Moorthy bonds with Ashok’s family in Courtallam which comprises his father Vijayakumar and three other younger sisters. Moorthy could not meet the fourth and the youngest sister who happens to be Anandhi as she is out for college trip. Moorthy and Ashok go on a bike ride and meet with an accident causing Ashok's death. Now, Moorthy feels guilty and responsible for Ashok’s death. But Ashok’s father and his sisters are understanding and ask Moorthy to not feel guilty. They also request Moorthy to stay with them for a few weeks as that would help them overcome their loss for which Moorthy agrees. Moorthy decides to take the responsibility of Ashok and getting the sisters married and take care of his father.

Anandhi comes back from her college tour and hates Moorthy as he caused the accident. But Anandhi’s family consoles her as it was an accident and nothing was intentional. Moorthy patches up Ashok’s family feud with their relative thereby arranging the wedding for first two sisters. He also gets Ashok's third sister married to a bank employee Murali (Santhanam) knowing about their love. During Anandhi’s college cultural show, Moorthy finds the truth that Anandhi is none other than Shenbagavalli as she recites the same poem on stage. Moorthy is devastated as he has been sharing a brotherly bond with Ashok’s sisters. Meanwhile, Anandhi also finds the truth that Moorthy is same as Sathya when she spots her letters in Moorthy’s bag.

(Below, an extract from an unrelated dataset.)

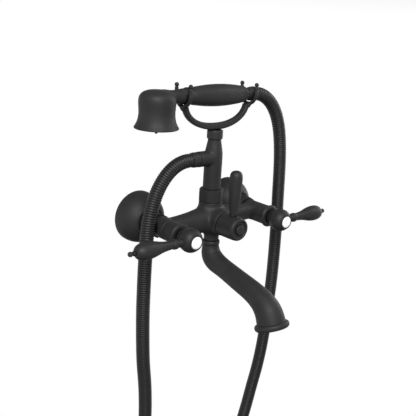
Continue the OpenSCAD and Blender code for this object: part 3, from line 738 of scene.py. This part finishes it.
# ------------------------------------------------------------------- spout
SPOUT_LINE = [[60.5, -33.6, 10.4], [60.6, -37, 11], [61, -41, 11.8], [62.2, -45.4, 12.5], [65, -49.6, 13.1], [69.6, -53, 13.3], [75.5, -55.4, 13.1],
              [82, -56.9, 12.7], [90, -58.6, 12.5], [99, -60.6, 12.6], [108, -62.6, 12.8], [117, -64.6, 13], [126, -66.5, 13.2], [135, -68.4, 13.4], [143.5, -70.6, 13.7],
              [151, -73.1, 14.2], [157.8, -76, 14.9], [163.6, -79.4, 15.7], [168.2, -83.2, 16.4], [171.8, -87.6, 16.9], [174.6, -92.4, 17.3], [175.9, -95.6, 17.5]]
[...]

Anandhi conveys her feelings to Moorthy for which he does not reciprocate. As Moorthy is seen as a member of Ashok's family now, he does not want to break the trust. But Anandhi remains adamant and tries to convince Moorthy without revealing this to anyone in the family. Vijayakumar passes away in sleep and Moorthy does all the final rituals for him. Finally, Moorthy makes Anandhi understand that both should sacrifice their love for the sake of the other sisters and the trust they had kept on Moorthy. If Moorthy marries Anandhi, that would question his brotherly bonding with Ashok’s other sisters. Anandhi is convinced to some extent and Moorthy decides to leave back to Chennai as that will help Anandhi recover faster. Moorthy bids goodbye and Ashok's other sisters believe that Moorthy is leaving only because Anandhi still hates him for causing the accident.

== Soundtrack ==
The music was composed by Dhina, with lyrics by Vairamuthu.

| Song | Singers |
|---|---|
| "Anbey Anbey" | Dhina |
| "Ennaiyum Unnaiyum" | Karthik, Chinmayi |
| "Ennannu Puriyalaiye" | Nabarun Ghosh |
| "Kutralaam Kutralaam" | Harish Raghavendra, Malathy |
| "Pathinettu Vayasu" | Suchitra |

== Release and reception ==
The film was released on 21 March 2008, Good Friday. Pavithra Srinivasan from Rediff.com wrote, "Stories are often touted in Kollywood as 'different', 'blowing your mind,' and tons of other catchphrases but, more often than not, they fail to live up to expectations. M R Mohan Radha's Kannum Kannum, directed by G Marimuthu, offers to be a story 'that might happen to anyone' and actually does manage to fulfill that promise." Sify wrote "Marimuthu's beautifully crafted touching love story laced with family sentiments, continue to haunt you long after the film is over. It's a triumph of his script writing methods and packaging that makes the film work big time". The Hindu wrote "Well-made and sensitive, but let down by an unsatisfactory conclusion." Muthu of Kalki praised the acting, music, cinematography and dialogues and noted the film becomes less interesting due to screenplay having a little lag. The reviewer added that nevertheless the climax is different and the director succeeded in narrating an quality story.